Who Should Choose a Growth Option?

The Growth option in mutual funds is often considered suitable for investors with a long-term investment horizon and a primary goal of wealth accumulation. Individuals who do not require regular income from their investments and prefer to see their capital compound over time may find this option aligned with their objectives. This includes younger investors saving for retirement, individuals building a corpus for a child's education, or those aiming for significant capital appreciation over a decade or more. Since all earnings are reinvested, the power of compounding can potentially lead to a larger investment corpus over extended periods. These investors are typically comfortable with market fluctuations and understand that returns are realised only upon the sale of their units.
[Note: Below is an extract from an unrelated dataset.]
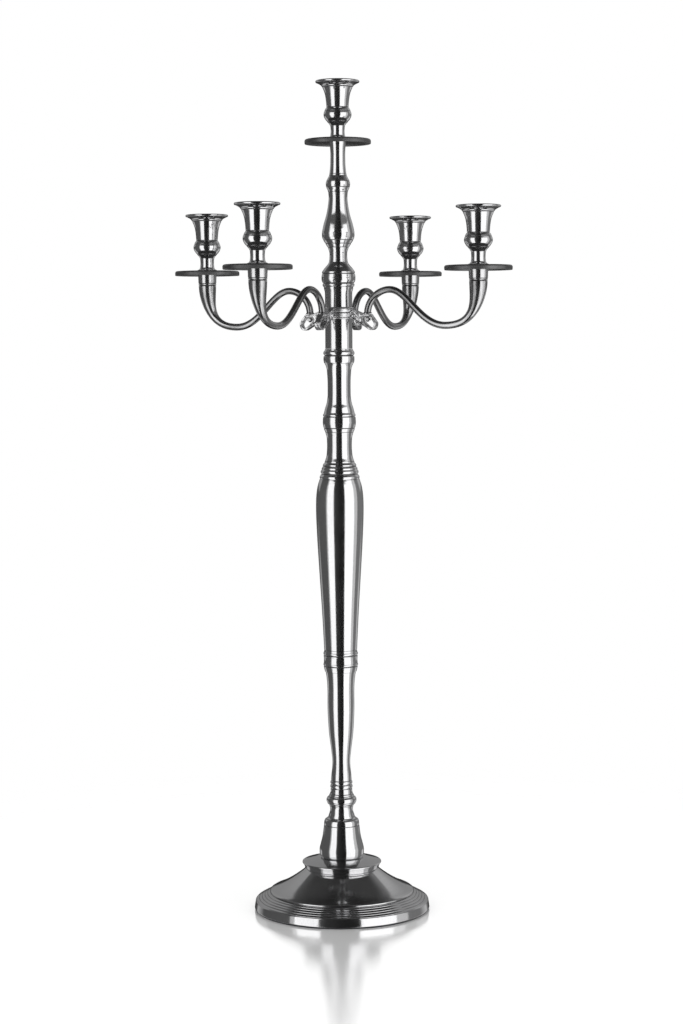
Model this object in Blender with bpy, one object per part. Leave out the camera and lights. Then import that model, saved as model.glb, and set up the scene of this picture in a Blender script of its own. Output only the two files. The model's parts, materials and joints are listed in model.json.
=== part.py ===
"""A five-light floor candelabrum of polished cast metal, in metres, with +Z up.

The origin is at the bottom centre, under the felt ring of the base. Every column piece is
threaded on one tie rod and stands on the piece below it. The hub ring is clamped between two
sleeves of the column and carries four lugs. Each arm stands on a lug, on a threaded tail with a
nut in the lug's window. A stud holds each candle cup, with the drip pan trapped under the cup.
"""

import math

import bmesh
import bpy
from mathutils import Matrix
from mathutils.geometry import interpolate_bezier

# Fits
GAP = 0.0003            # between two pieces that touch
ROD_PLAY = 0.0005       # round the tie rod, in every bore it passes
STUD_PLAY = 0.0005      # round a cup's stud
TAIL_PLAY = 0.0004      # round an arm's threaded tail

# Facets of the turned pieces
COLUMN_FACETS = 16
BASE_FACETS = 28
SMALL_FACETS = 12

# Shapes of one stretch of a turned outline, going up
CONE = "cone"           # straight
SWELL = "swell"         # leaves and arrives upright, as an S
BULGE = "bulge"         # quarter round, upright at its wide end
COVE = "cove"           # quarter hollow, upright at its narrow end
DISH = "dish"           # long slope that sags below the straight line
STEPS = {CONE: 1, SWELL: 3, BULGE: 2, COVE: 2, DISH: 3}   # straight runs in each shape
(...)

Who Should Choose the IDCW Option?

The IDCW option in mutual funds is often considered by investors who have a need for regular income from their investments. This group commonly includes retirees seeking to supplement their pension, individuals looking for a consistent cash flow, or those managing specific recurring expenses. The periodic payouts from the IDCW option can serve as a predictable income stream. Investors who choose this option may prioritise immediate cash flow over capital appreciation, even if it means the fund's Net Asset Value (NAV) decreases with each payout. It is also an option for those who prefer to manage their income and reinvestment decisions manually, rather than having it automatically compounded within the fund.

Conclusion

The choice between Growth and IDCW options in mutual funds depends on an investor's financial goals, income requirements, and tax considerations. The Growth option prioritises capital appreciation through reinvestment, suitable for long-term wealth building. The IDCW option provides regular payouts, aligning with income generation needs. Understanding these distinctions is a part of making an informed mutual fund investment decision.

Disclaimer: This article is for informational purposes only and should not be considered financial advice. Please consult with a qualified financial advisor before making any investment decisions.